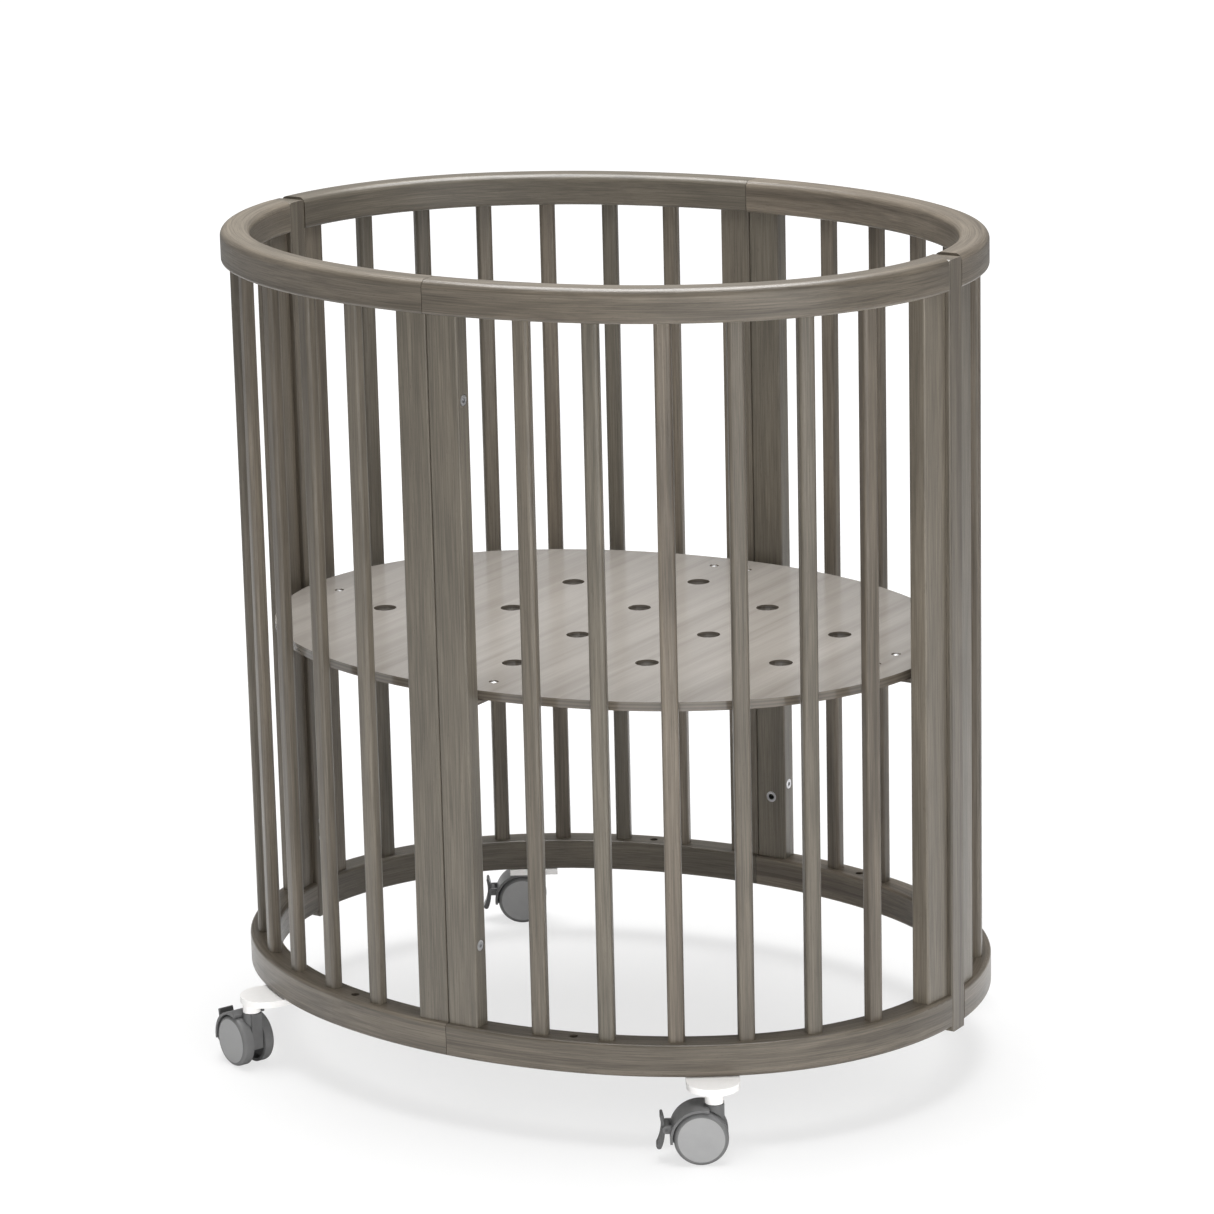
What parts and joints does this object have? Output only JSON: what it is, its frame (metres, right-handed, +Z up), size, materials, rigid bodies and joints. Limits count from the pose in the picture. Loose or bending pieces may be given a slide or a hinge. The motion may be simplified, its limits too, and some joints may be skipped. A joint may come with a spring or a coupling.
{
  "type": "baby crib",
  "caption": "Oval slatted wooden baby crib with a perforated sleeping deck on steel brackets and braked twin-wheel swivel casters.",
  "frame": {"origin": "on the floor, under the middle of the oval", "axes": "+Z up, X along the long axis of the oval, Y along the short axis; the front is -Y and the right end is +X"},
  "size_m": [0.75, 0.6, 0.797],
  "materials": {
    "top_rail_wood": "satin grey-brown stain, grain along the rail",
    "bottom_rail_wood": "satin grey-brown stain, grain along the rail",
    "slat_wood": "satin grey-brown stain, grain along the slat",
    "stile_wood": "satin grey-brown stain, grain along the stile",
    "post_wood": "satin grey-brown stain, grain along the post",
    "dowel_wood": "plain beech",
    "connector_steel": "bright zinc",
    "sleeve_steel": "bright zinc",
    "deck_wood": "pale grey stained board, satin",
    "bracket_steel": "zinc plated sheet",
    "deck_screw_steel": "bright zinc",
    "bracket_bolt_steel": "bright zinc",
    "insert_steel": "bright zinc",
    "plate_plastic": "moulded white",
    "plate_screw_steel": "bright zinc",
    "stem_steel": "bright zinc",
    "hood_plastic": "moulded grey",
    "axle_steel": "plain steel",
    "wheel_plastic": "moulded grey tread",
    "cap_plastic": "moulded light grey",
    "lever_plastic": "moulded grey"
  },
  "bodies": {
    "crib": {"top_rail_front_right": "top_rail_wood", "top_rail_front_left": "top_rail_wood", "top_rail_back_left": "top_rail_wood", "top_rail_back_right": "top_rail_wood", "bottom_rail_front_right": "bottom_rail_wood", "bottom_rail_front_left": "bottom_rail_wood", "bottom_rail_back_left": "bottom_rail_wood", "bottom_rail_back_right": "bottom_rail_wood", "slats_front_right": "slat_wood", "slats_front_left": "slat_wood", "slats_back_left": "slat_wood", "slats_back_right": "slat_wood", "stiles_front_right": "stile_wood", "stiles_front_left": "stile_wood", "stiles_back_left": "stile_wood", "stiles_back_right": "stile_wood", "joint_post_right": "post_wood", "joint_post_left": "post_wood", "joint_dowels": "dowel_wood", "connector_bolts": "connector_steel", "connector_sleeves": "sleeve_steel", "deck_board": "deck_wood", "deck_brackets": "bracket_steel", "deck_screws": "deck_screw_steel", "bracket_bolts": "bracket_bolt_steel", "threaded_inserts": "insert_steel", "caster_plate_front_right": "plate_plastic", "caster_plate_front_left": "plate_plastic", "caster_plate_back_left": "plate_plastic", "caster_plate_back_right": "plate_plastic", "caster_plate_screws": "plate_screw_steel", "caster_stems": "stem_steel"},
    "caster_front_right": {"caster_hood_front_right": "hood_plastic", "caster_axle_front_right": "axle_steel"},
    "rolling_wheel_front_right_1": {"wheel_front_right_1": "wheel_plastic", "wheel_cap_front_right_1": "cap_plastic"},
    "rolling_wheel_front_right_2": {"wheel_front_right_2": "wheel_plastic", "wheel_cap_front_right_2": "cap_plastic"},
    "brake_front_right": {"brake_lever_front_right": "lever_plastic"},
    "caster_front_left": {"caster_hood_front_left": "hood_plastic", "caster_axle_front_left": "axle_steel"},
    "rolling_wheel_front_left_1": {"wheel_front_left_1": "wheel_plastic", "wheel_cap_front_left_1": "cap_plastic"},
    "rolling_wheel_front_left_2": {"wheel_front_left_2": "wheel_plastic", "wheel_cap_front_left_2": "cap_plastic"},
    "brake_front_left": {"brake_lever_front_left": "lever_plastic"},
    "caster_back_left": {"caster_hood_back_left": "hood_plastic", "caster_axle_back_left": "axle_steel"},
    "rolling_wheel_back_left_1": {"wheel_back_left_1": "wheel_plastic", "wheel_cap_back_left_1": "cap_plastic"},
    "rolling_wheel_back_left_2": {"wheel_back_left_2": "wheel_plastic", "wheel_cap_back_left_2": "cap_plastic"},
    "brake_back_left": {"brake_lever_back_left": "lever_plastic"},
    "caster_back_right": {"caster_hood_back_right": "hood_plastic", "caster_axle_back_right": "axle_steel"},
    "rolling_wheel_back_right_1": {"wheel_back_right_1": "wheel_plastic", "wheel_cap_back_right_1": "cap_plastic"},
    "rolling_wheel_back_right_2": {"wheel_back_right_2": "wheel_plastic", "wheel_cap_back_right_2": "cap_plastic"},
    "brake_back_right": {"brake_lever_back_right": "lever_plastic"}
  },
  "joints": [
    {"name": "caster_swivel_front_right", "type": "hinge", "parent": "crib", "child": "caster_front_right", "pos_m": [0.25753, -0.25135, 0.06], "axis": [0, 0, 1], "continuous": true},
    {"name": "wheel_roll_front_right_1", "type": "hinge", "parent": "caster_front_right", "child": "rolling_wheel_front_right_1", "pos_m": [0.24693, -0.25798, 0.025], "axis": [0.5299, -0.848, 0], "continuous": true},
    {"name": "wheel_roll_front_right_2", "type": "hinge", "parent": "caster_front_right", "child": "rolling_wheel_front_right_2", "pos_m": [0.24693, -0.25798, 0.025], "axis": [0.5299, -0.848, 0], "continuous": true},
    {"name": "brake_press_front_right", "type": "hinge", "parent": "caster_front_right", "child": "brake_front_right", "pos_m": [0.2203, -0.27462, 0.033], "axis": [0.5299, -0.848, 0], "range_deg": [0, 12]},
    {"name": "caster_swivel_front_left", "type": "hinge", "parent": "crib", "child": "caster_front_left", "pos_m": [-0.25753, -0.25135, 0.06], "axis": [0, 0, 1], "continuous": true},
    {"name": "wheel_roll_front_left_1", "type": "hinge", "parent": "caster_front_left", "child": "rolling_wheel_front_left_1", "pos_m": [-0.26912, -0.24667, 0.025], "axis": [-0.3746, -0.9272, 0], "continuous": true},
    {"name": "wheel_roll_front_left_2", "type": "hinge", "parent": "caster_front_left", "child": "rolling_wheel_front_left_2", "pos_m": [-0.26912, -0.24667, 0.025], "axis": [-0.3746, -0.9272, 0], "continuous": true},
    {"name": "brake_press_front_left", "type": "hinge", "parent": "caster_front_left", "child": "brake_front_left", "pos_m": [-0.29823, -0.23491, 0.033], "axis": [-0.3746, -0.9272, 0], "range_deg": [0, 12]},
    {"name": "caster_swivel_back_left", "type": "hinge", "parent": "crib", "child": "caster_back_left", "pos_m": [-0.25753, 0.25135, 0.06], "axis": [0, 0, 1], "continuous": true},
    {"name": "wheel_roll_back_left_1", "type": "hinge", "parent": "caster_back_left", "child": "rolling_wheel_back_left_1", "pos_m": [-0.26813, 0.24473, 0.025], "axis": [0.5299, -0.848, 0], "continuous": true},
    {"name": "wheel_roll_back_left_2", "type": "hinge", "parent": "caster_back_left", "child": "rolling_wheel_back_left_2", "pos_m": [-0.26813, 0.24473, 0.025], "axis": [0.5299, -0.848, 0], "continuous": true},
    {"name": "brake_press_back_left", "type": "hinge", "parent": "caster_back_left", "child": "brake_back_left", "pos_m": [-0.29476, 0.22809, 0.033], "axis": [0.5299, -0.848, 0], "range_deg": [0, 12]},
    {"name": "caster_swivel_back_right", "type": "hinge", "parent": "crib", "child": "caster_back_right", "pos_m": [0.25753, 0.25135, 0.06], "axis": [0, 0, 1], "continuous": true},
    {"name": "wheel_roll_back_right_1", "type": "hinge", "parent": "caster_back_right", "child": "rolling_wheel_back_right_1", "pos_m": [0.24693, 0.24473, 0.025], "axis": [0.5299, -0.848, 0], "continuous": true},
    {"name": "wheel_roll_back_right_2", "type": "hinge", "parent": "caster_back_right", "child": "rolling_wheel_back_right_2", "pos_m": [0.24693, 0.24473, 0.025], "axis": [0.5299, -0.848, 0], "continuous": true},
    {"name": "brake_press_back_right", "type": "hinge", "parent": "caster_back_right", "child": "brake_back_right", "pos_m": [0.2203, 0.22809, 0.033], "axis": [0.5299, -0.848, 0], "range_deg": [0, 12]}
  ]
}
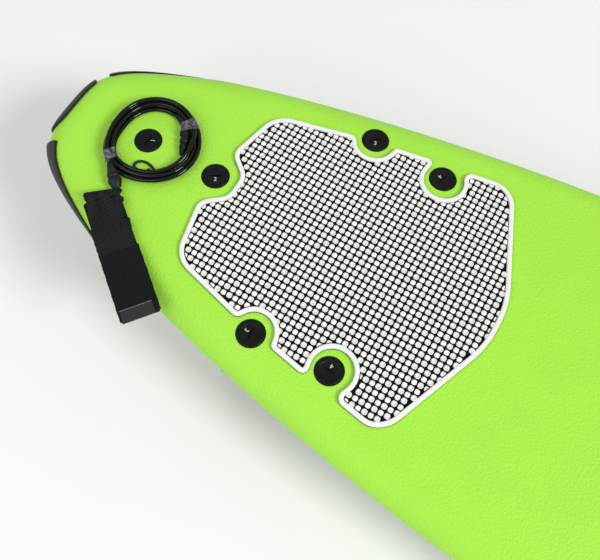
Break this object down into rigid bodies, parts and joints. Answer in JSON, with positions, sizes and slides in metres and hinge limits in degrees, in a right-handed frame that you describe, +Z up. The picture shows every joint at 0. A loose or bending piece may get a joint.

----------------------------------------

YOUR INSTRUCTIONS:
Gather from the data above every line with the string "this".

OUTPUT:
What parts and joints does this object have? Output only JSON: what it is, its frame (metres, right-handed, +Z up), size, materials, rigid bodies and joints. Limits count from the pose in the picture. Loose or bending pieces may be given a slide or a hinge. The motion may be simplified, its limits too, and some joints may be skipped. A joint may come with a spring or a coupling.
Break this object down into rigid bodies, parts and joints. Answer in JSON, with positions, sizes and slides in metres and hinge limits in degrees, in a right-handed frame that you describe, +Z up. The picture shows every joint at 0. A loose or bending piece may get a joint.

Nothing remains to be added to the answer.